The Supreme Court is stepping into a high-stakes fight over Temporary Protected Status, commonly called TPS. The justices have agreed to review the Trump administration’s effort to revoke temporary legal protections for hundreds of thousands of Haitian and Syrian migrants living in the U.S.
For everyday readers, the key point is simple: this case is about what legal standards govern the end of TPS designations, and how much power federal courts have to block or pause those moves while challenges play out.
What the Court agreed to do
The justices left in place, for now, a pair of lower court orders that blocked the Trump administration from immediately halting TPS designations for Syrian and Haitian migrants.
At the same time, the Court agreed to take up the consolidated cases on an expedited basis, with oral arguments set for next month. A decision is expected by late June.
TPS in plain English
The TPS program allows individuals from certain countries to live and work in the U.S. legally if they cannot work safely in their home country due to a disaster, armed conflict or other “extraordinary and temporary conditions.”
Who is affected
The administration has moved to end the TPS designation for migrants from roughly half a dozen countries, including some 6,000 Syrians and 350,000 Haitians living in the U.S. under the program.

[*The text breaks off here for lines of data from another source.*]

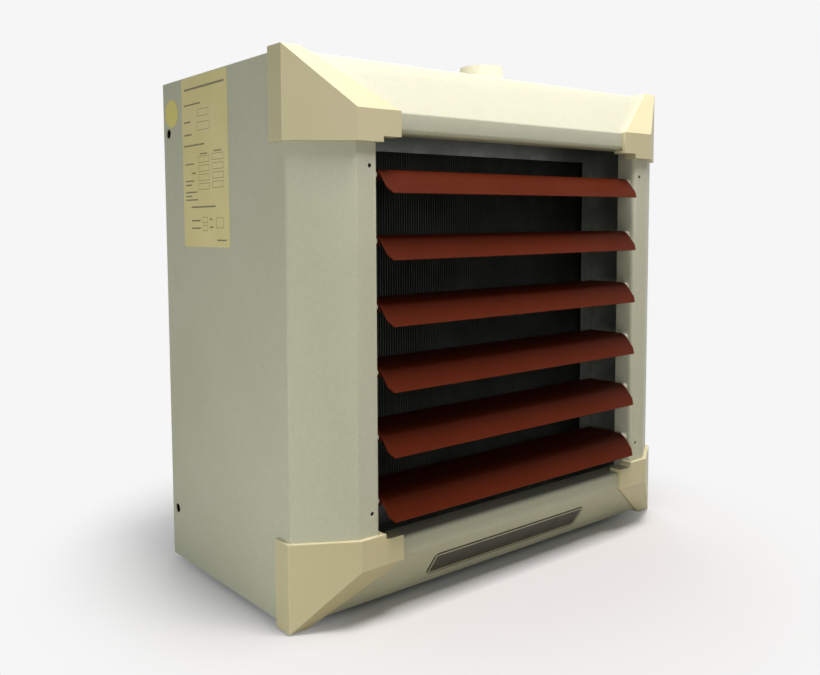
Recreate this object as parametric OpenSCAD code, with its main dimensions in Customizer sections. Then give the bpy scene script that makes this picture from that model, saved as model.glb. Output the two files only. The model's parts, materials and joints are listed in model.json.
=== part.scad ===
// Suspended hydronic unit heater: a sheet cabinet with a finned coil, louvers and a rear fan.
// X runs across the front to the right, Y runs from the front to the rear, Z runs up.
// The origin is the centre of the hanger holes, on the top panel's outer face.
// Each module is drawn with the front strips at y = 0 and the bottom panel's outer face at z = 0.

/* [Cabinet] */
// Width of the cabinet across its two side panels
cabinet_w = 532; // [524:1:600]
// Height of the cabinet from bottom panel to top panel
cabinet_h = 504; // [494:1:560]
// Depth of the cabinet from its front strips to its rear face
cabinet_d = 264; // [255:1:320]
// Thickness of the painted sheet
sheet_t = 1; // [0.8:0.1:1.4]
// Outer radius of the bends in the sheet
bend_r = 4; // [2.5:0.5:6]
// Width of the slanted face on each side
slant_w = 53; // [47:1:58]
// Height of the slanted face at top and bottom
slant_h = 50; // [45:1:55]
// Depth of the slanted faces, front to back
slant_d = 31; // [26:1:36]
// Width of the upright strips beside the discharge opening
strip_w = 23.5; // [20:0.5:27]
// Height of the strips above and below the discharge opening
strip_h = 18; // [16:1:22]
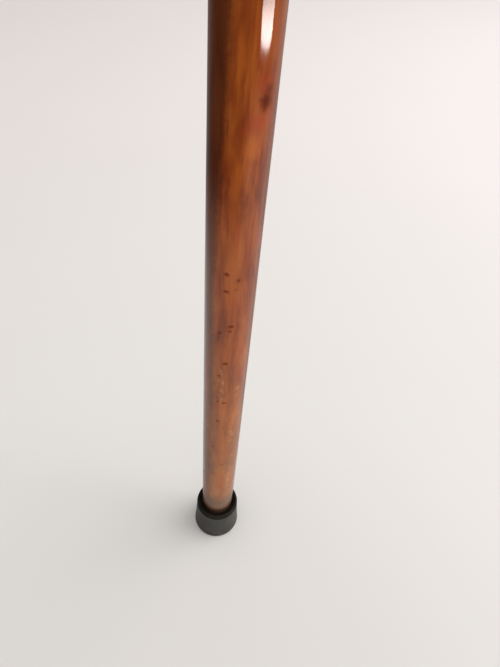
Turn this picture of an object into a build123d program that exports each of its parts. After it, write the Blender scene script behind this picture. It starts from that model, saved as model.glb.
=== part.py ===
from build123d import *
import os; os.makedirs("parts", exist_ok=True)

# A wooden walking cane that stands on one rubber foot, in millimetres.
# +Z runs up the shaft, and the origin is the centre of the sole, on the floor.
# The derby handle lies along X: its blunt nose points along +X and its hook along -X.

# Shaft
cane_length = 914.0  # floor to the top of the handle
tip_radius = 8.75  # wood at the mouth of the ferrule
top_radius = 11.0  # wood where it is parallel, below the collar
parallel_length = 84.0
bend_height = 100.0  # the taper is quicker below about here
bend_swell = 1.0  # how far it is pulled out there from a straight taper
foot_chamfer = 0.8

# Rubber ferrule
ferrule_height = 23.0
mouth_wall = 3.05  # rubber round the wood at the mouth
sole_flare = 1.5  # how much wider the sole is than the mouth, in radius
sole_thickness = 6.5  # rubber and washer under the wood
sole_edge_radius = 1.0
outer_lip_radius = 1.1
inner_lip_radius = 0.7
grip_gap = 0.05  # between the wood and what grips it
relief_gap = 0.45  # between the wood and the socket's wall, where it stands clear
rib_count = 2
rib_width = 2.2
rib_land = 1.0  # flat crest of a rib
mouth_band = 3.6  # plain stretch at the mouth that grips the wood
groove_count = 3  # rings cut in the sole for grip
groove_width = 1.0
groove_pitch = 2.7
groove_depth = 1.0
sole_centre_radius = 4.2  # plain middle of the sole

# Steel washer in the floor of the socket
washer_margin = 1.15  # from its edge to the edge of the wood
washer_bore_radius = 3.0
washer_thickness = 1.2
washer_chamfer = 0.2
washer_gap = 0.05

# Brass collar over the joint between the shaft and the handle
collar_height = 22.0
collar_wall = 0.9
collar_gap = 0.05
seat_depth = 0.6  # how far the wood is turned down under the collar
bead_radius = 0.75
bead_inset = 0.9  # from the collar's end to the middle of a bead
bead_sink = 0.1  # middle of a bead inside the tube's outer face

# Double-ended steel screw inside that joint
stud_radius = 4.0
stud_gap = 0.1
stud_in_shaft = 38.0
stud_in_handle = 26.0
stud_shank = 3.5  # plain stretch, each side of the joint
stud_end_room = 1.5  # empty bore past each end of the screw
thread_pitch = 3.2
thread_depth = 1.1
stud_chamfer = 0.8

# Derby handle, each section's depth up and down and its width side to side
nose_depth, nose_width = 26.0, 26.0
waist_depth, waist_width = 24.5, 24.0
saddle_depth, saddle_width = 25.0, 24.5
palm_depth, palm_width = 27.0, 26.4
shoulder_depth, shoulder_width = 23.0, 24.5
back_depth, back_width = 17.5, 20.5
hook_depth, hook_width = 13.0, 15.5
nose_reach = 58.0  # ahead of the shaft's axis
palm_reach = 26.0  # behind the shaft's axis, and so is the hook's reach
hook_reach = 70.0
shoulder_setback = 22.0  # middle of the shoulder ahead of the back of the hook
nose_dip, waist_dip, saddle_dip = 7.5, 5.8, 4.0  # top line below the top of the handle
shoulder_drop, back_drop = 19.0, 36.0  # middle line below the top of the handle
hook_drop = 58.0  # end of the hook below the top of the handle
hook_tuck = 3.0  # how far the hook turns in under the handle
nose_round, hook_round = 8.0, 4.5  # radius of each rounded end
neck_height = 13.0  # bare wood between the collar and the underside of the grip
neck_flare = 6.0  # how far the neck widens fore and aft before it enters the grip
neck_inset = 1.25  # from the side of the grip in to the side of the neck

# Heights that follow from these
grip_underside = cane_length - saddle_dip - saddle_depth
collar_top = grip_underside - neck_height
collar_foot = collar_top - collar_height
joint_height = (collar_top + collar_foot) / 2
taper_top = collar_foot - parallel_length
taper = (top_radius - tip_radius) / (taper_top - ferrule_height)

# Radii that follow from these
seat_radius = top_radius - seat_depth
mouth_radius = tip_radius + mouth_wall
sole_radius = mouth_radius + sole_flare
washer_radius = tip_radius - washer_margin


def wood_radius(height):
    # Radius of a straight taper, which the wood keeps inside the ferrule
    return tip_radius + taper * (height - ferrule_height)


# Shaft: one turned stick, its taper slightly bellied up to the parallel stretch, with a seat for the collar
with BuildPart() as shaft:
    with BuildSketch(Plane.XZ):
        with BuildLine():
            Bezier(
                (tip_radius, ferrule_height),
                (wood_radius(bend_height) + bend_swell, bend_height),
                (top_radius, taper_top),
            )
            Polyline(
                (top_radius, taper_top),
                (top_radius, collar_foot),
                (seat_radius, collar_foot),
                (seat_radius, joint_height),
                (0, joint_height),
                (0, sole_thickness),
                (wood_radius(sole_thickness), sole_thickness),
                (tip_radius, ferrule_height),
            )
        make_face()
    revolve(axis=Axis.Z)
    chamfer(shaft.edges().group_by(Axis.Z)[0], foot_chamfer)
    with BuildSketch(Plane.XY.offset(joint_height)):
        Circle(stud_radius + stud_gap)
    extrude(amount=-stud_in_shaft - stud_end_room, mode=Mode.SUBTRACT)

# Ferrule: a rubber cup with ribs that grip the wood and ring grooves in its sole
band_foot = ferrule_height - mouth_band
rib_pitch = (band_foot - sole_thickness) / (rib_count + 1)
socket_outline = [(0, sole_thickness), (wood_radius(sole_thickness) + relief_gap, sole_thickness)]
for rib in range(rib_count):
    middle = sole_thickness + (rib + 1) * rib_pitch
    for reach, gap in (
        (-rib_width / 2, relief_gap),
        (-rib_land / 2, grip_gap),
        (rib_land / 2, grip_gap),
        (rib_width / 2, relief_gap),
    ):
        socket_outline.append((wood_radius(middle + reach) + gap, middle + reach))
socket_outline += [
    (wood_radius(band_foot - rib_land / 2) + relief_gap, band_foot - rib_land / 2),
    (wood_radius(band_foot) + grip_gap, band_foot),
    (wood_radius(ferrule_height) + grip_gap, ferrule_height),
    (0, ferrule_height),
]

with BuildPart() as ferrule:
    with BuildSketch(Plane.XZ):
        with BuildLine():
            Polyline(
                (0, 0),
                (sole_radius, 0),
                (mouth_radius, ferrule_height),
                (0, ferrule_height),
                close=True,
            )
        make_face()
    revolve(axis=Axis.Z)
    with BuildSketch(Plane.XZ):
        with BuildLine():
            Polyline(*socket_outline, close=True)
        make_face()
    revolve(axis=Axis.Z, mode=Mode.SUBTRACT)
    fillet(ferrule.edges().group_by(Axis.Z)[0], sole_edge_radius)
    fillet(ferrule.edges().group_by(Axis.Z)[-1].sort_by(SortBy.RADIUS)[-1], outer_lip_radius)
    fillet(ferrule.edges().group_by(Axis.Z)[-1].sort_by(SortBy.RADIUS)[0], inner_lip_radius)
    with BuildSketch(Plane.XY.offset(sole_thickness)):
        Circle(washer_radius + washer_gap)
    extrude(amount=-washer_thickness, mode=Mode.SUBTRACT)
    with BuildSketch(Plane.XY):
        for groove in range(groove_count):
            groove_inner = sole_centre_radius + groove * groove_pitch
            Circle(groove_inner + groove_width)
            Circle(groove_inner, mode=Mode.SUBTRACT)
    extrude(amount=groove_depth, mode=Mode.SUBTRACT)

# Washer: it keeps the end of the wood from cutting through the rubber
with BuildPart() as ferrule_washer:
    with BuildSketch(Plane.XY.offset(sole_thickness - washer_thickness)):
        Circle(washer_radius)
        Circle(washer_bore_radius, mode=Mode.SUBTRACT)
    extrude(amount=washer_thickness)
    chamfer(ferrule_washer.edges().filter_by(GeomType.CIRCLE), washer_chamfer)

# Collar: a brass tube with a rolled bead at each end
collar_inner = seat_radius + collar_gap
collar_outer = collar_inner + collar_wall
with BuildPart() as collar:
    with BuildSketch(Plane.XY.offset(collar_foot)):
        Circle(collar_outer)
        Circle(collar_inner, mode=Mode.SUBTRACT)
    extrude(amount=collar_height)
    with BuildSketch(Plane.XZ):
        with Locations(
            (collar_outer - bead_sink, collar_foot + bead_inset),
            (collar_outer - bead_sink, collar_top - bead_inset),
        ):
            Circle(bead_radius)
    revolve(axis=Axis.Z)

# Screw: a wood thread at each end, shown as rings, and a plain shank across the joint
core_radius = stud_radius - thread_depth
stud_foot = joint_height - stud_in_shaft
stud_top = joint_height + stud_in_handle


def ring_threads(start, length):
    # Outline of as many thread rings as the length holds, going up from the start
    rings = int(length / thread_pitch)
    outline = []
    for ring in range(rings):
        outline.append((core_radius, start + ring * thread_pitch))
        outline.append((stud_radius, start + (ring + 0.5) * thread_pitch))
    return outline + [(core_radius, start + rings * thread_pitch)]


with BuildPart() as joint_stud:
    with BuildSketch(Plane.XZ):
        with BuildLine():
            Polyline(
                (0, stud_foot),
                (core_radius - stud_chamfer, stud_foot),
                *ring_threads(stud_foot + stud_chamfer, stud_in_shaft - stud_shank - 2 * stud_chamfer),
                (stud_radius, joint_height - stud_shank),
                (stud_radius, joint_height + stud_shank),
                *ring_threads(
                    joint_height + stud_shank + stud_chamfer,
                    stud_in_handle - stud_shank - 2 * stud_chamfer,
                ),
                (core_radius - stud_chamfer, stud_top),
                (0, stud_top),
                close=True,
            )
        make_face()
    revolve(axis=Axis.Z)

# Handle: rounded sections along a middle line from the nose, over the shaft, to the hook
back_middle = back_depth / 2 - hook_reach
grip_stations = [
    (Vector(nose_reach, 0, cane_length - nose_dip - nose_depth / 2), nose_depth, nose_width),
    (Vector(nose_reach / 2, 0, cane_length - waist_dip - waist_depth / 2), waist_depth, waist_width),
    (Vector(0, 0, cane_length - saddle_dip - saddle_depth / 2), saddle_depth, saddle_width),
    (Vector(-palm_reach, 0, cane_length - palm_depth / 2), palm_depth, palm_width),
    (Vector(shoulder_setback - hook_reach, 0, cane_length - shoulder_drop), shoulder_depth, shoulder_width),
    (Vector(back_middle, 0, cane_length - back_drop), back_depth, back_width),
    (Vector(back_middle + hook_tuck, 0, cane_length - hook_drop), hook_depth, hook_width),
]
middle_line = Edge.make_spline([station[0] for station in grip_stations])
neck_half_depth = top_radius + neck_flare
neck_half_width = saddle_width / 2 - neck_inset
with BuildPart() as handle:
    for middle, depth, width in grip_stations:
        with BuildSketch(Plane(origin=middle, x_dir=(0, 1, 0), z_dir=middle_line.tangent_at(middle))):
            Ellipse(width / 2, depth / 2)
    loft()
    grip_ends = handle.faces().filter_by(GeomType.PLANE).sort_by(Axis.X)
    fillet(grip_ends[-1].edges(), nose_round)
    fillet(grip_ends[0].edges(), hook_round)
    with BuildSketch(Plane.XY.offset(collar_top)):
        Circle(top_radius)
    with BuildSketch(Plane.XY.offset(grip_underside)):
        Ellipse((top_radius + neck_half_depth) / 2, (top_radius + neck_half_width) / 2)
    with BuildSketch(Plane.XY.offset(grip_underside + saddle_depth / 2)):
        Ellipse(neck_half_depth, neck_half_width)
    loft()
    with BuildSketch(Plane.XY.offset(joint_height)):
        Circle(seat_radius)
    extrude(amount=collar_top - joint_height)
    with BuildSketch(Plane.XY.offset(joint_height)):
        Circle(stud_radius + stud_gap)
    extrude(amount=stud_in_handle + stud_end_room, mode=Mode.SUBTRACT)

# Each piece is labelled and written under its own name
for name, piece in {
    "shaft": shaft,
    "ferrule": ferrule,
    "ferrule_washer": ferrule_washer,
    "collar": collar,
    "joint_stud": joint_stud,
    "handle": handle,
}.items():
    piece.part.label = name
    export_step(piece.part, f"parts/{name}.step")
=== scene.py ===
import math

import bmesh
import bpy
import numpy as np
from mathutils import Matrix, Vector, noise


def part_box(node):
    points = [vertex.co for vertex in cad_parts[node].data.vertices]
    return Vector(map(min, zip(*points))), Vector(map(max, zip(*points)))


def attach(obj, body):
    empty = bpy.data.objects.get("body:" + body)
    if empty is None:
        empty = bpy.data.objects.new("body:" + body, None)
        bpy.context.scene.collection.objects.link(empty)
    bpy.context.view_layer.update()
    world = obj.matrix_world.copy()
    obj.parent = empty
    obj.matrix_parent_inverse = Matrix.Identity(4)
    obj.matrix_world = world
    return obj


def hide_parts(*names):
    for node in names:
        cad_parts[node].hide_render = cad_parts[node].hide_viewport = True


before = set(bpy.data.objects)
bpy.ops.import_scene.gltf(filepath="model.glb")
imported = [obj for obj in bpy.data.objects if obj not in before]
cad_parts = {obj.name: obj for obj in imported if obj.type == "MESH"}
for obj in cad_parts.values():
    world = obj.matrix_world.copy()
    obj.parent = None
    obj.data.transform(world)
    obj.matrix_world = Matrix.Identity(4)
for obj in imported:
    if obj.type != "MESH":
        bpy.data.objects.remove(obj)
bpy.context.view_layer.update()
mm = 0.001


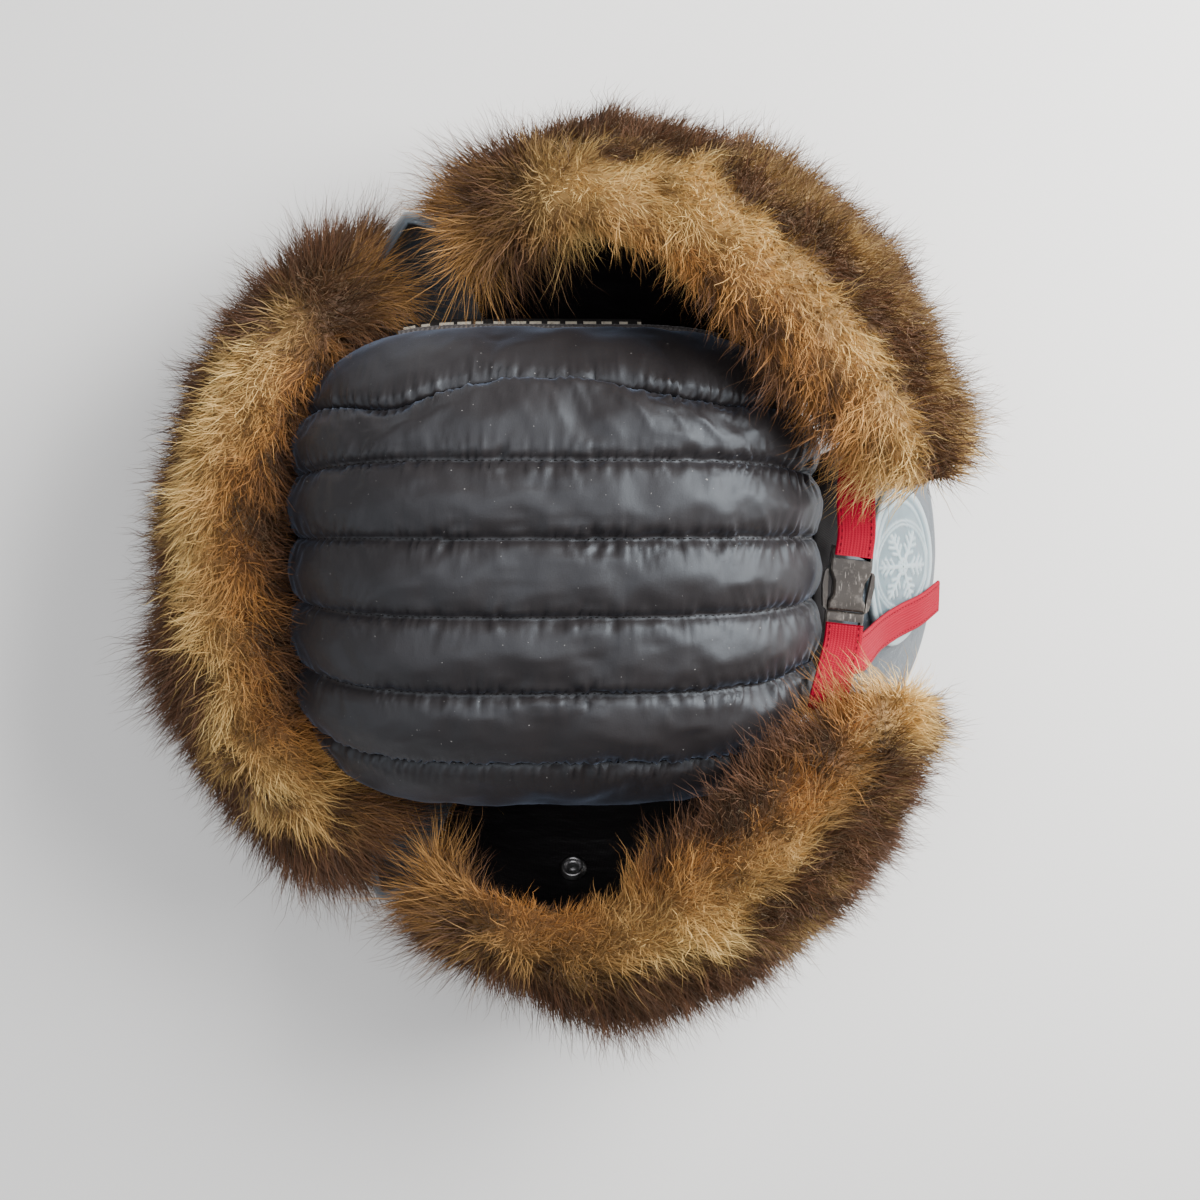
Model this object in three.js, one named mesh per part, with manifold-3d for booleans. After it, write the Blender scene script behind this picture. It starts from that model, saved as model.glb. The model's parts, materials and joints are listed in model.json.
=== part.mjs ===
// Padded earflap hat lying on its rim, with its fur flaps folded up round the crown.
// Millimetres, +Z up, front of the hat towards -X, wearer's right side towards +Y.
import * as THREE from 'three';
import { mergeVertices } from 'three/addons/utils/BufferGeometryUtils.js';
import Module from 'manifold-3d';

const wasm = await Module();
wasm.setup();

// Driving dimensions: crown
const CROWN_X = 0.92; // centre of the crown from the centre of the footprint
const CROWN_Y = 3.76;
const CROWN_HALF_LENGTH = 105; // at the seams, without the padding's swell
const CROWN_HALF_WIDTH = 96;
const CROWN_TOP = 145.5;
const SHOULDER = 78; // height where the wall turns into the dome
const RIM_SCALE = 0.94; // the wall draws in towards the head
const CORNER_ROUND = 0.16;
const CORNER_POWER = 5;
const DOME_POWER = 3;
const WALL = 7; // padded wall at a seam
const CHANNELS = 5;
const CHANNEL_PITCH = 29.5;
const CHANNEL_SWELL = 4.5;
const SIDE_SWELL = 2.5;
const GAP = 0.3; // between pieces that touch

// Driving dimensions: flaps, straps and trim
const CLOTH = 3;
const FLAP_STEP = 8; // degrees between sections of a flap
const FOOT_AWAY = 0.5;
const FOOT_SEATED = 8; // feet up to this height lie against the crown's wall
const SEAT_SLACK = 0.15;
const FALLING_FOOT = 0.4; // a flap that falls meets the wall with the end of its cloth
const FUR_ROLL = 12; // how far the fur hangs over the free edge
const LOCK_LENGTH = 20;
const LOCK_WIDTH = 15;
const LOCK_SPACING = 9.5; // degrees
const LOCK_DEPTH = 9; // of a lock's root below the face of the pile
const FULL_LOCK_PILE = 36; // shorter pile has smaller locks
const PIPING_RADIUS = 1.5;
const PIPING_HEIGHT = 76;
const PIPING_SPAN = [-0.72, 0.76]; // along the crown, from front (-1) to back (1)
const TAPE_SPAN = [-0.7, 0.4];
const TAPE_LEAN = THREE.MathUtils.degToRad(33);
const TAPE_WIDTH = 9;
const TAPE_THICK = 1.2;
const WEB_WIDTH = 15;
const WEB_THICK = 1.6;
const STRAP_STEPS = 22; // sections along a strap
const STRAP_BOW = 1.1; // the cloth curves away behind the middle of the strap
const BUCKLE_AT = new THREE.Vector3(CROWN_X + 116, CROWN_Y - 7, 105);
const BUCKLE_TURN = THREE.MathUtils.degToRad(-6.5);
const BUCKLE_THICK = 7;
const SNAP_RADIUS = 6;
const SNAP_BOW = 0.85; // the cloth curves away behind the middle of the snap

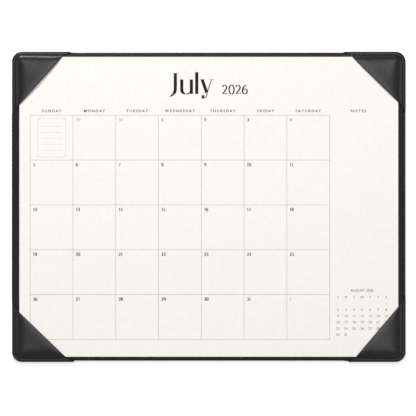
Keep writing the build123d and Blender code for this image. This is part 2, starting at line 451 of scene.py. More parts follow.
def outline_stations():
    """Base points and outward directions round the holder, corner by corner and side by side."""
    stations = []
    for turn, ((sx, sy), (along_x, along_y)) in enumerate(zip(CORNERS, SIDES)):
        x, y = sx * (HALF_X - OUTER_RADIUS), sy * (HALF_Y - OUTER_RADIUS)
        for i in range(ARC_STEPS + 1):
            angle = math.pi / 2 * (turn + i / ARC_STEPS)
            stations.append(((x, y), (math.cos(angle), math.sin(angle))))
        span = 2 * (HALF_X - OUTER_RADIUS) if turn % 2 == 0 else 2 * (HALF_Y - OUTER_RADIUS)
        count = round(span / SIDE_STEP)
        for i in range(1, count):
            base = (x + along_x * span * i / count, y + along_y * span * i / count)
            stations.append((base, (math.cos(angle), math.sin(angle))))
    return stations


print(len(outline_stations()), "stations round the holder")

# %% [markdown]
# ## The cover
# The cover is one sheet of leatherette, drawn over the board and glued underneath. Between the pad and
# the outer edge it falls in a gentle slope, and it can't turn a sharp edge, so the slope ends in a soft
# round. A slow noise of less than a tenth of a millimetre keeps the margin from looking machined. Its
# rows run round the holder from the hem underneath, over the edge, to the flat under the pad. The
# board below falls in the same way, because a sharp board would cut through the leatherette.

# %% Draw the cover over the board
MARGIN_WIDE, MARGIN_FALL = 10.0 * MM, 1.8 * MM
ROUND_WIDE, ROUND_FALL = 4.0 * MM, 0.9 * MM
FLAT_START, WAVER_FADE = 11.0 * MM, 4.0 * MM
COVER_FOOT, COVER_WAVER, COVER_THICK = 1.1 * MM, 0.07 * MM, 0.35 * MM
SWELL_FROM, SWELL_OVER = 78 * MM, 14 * MM
SWELL_RIGHT, SWELL_LEFT, SWELL_FAR, SWELL_NEAR = 0.55 * MM, 1.1 * MM, -0.5 * MM, -1.15 * MM
BOARD_LOW, BOARD_TOP = (corner.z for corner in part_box("base_board"))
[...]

While the cases before the Supreme Court center on Haitian and Syrian TPS, the outcome could shape what happens next for other TPS designations the administration is seeking to wind down.
How we got here
Haitians were first granted TPS status in 2010 after the devastating earthquake that killed more than 200,000 people and left some 1.5 million in the country homeless. The protections were extended several times, including under the Biden administration in 2021 after the July assassination of Jovenel Moïse, Haiti’s last democratically elected president.
Last week, Solicitor General D. John Sauer asked the Supreme Court to intervene and stay a lower court order from U.S. District Judge Ana Reyes that blocked the administration’s effort to immediately revoke TPS designations for Haitian migrants.
Sauer also urged the justices to take up the broader issue of whether the administration can revoke TPS protections for other migrants living in the U.S., pointing to a similar case centered on TPS protections for Syrian migrants that was kicked to the high court earlier this year.
The argument from the administration
The appeal comes as the Trump administration has sought to wind down most TPS designations, arguing the programs have been extended for too long under Democratic presidents.
Trump officials have also taken aim at lower courts that have sought to block or pause efforts to wind down TPS protections, accusing judges of exceeding their authority and unlawfully intruding on the executive branch’s authority on immigration policy.
Sauer framed the concern in court terms, warning of repeated litigation and conflicting rulings if the Supreme Court does not step in: “Unless the court resolves the merits of these challenges — issues that have now been ventilated in courts nationwide — this unsustainable cycle will repeat again and again, spawning more competing rulings and competing views of what to make of this court’s interim orders,” Sauer said last week. “This court should break that cycle.”
What to watch next
Oral arguments next month will offer clues about what the justices focus on most, including the government’s authority to revoke TPS designations and when courts can stop those decisions from taking effect right away.
By late June, the Court’s ruling should clarify what it will take for TPS revocations to proceed, and how much lower courts can do to slow or block those changes while legal challenges continue.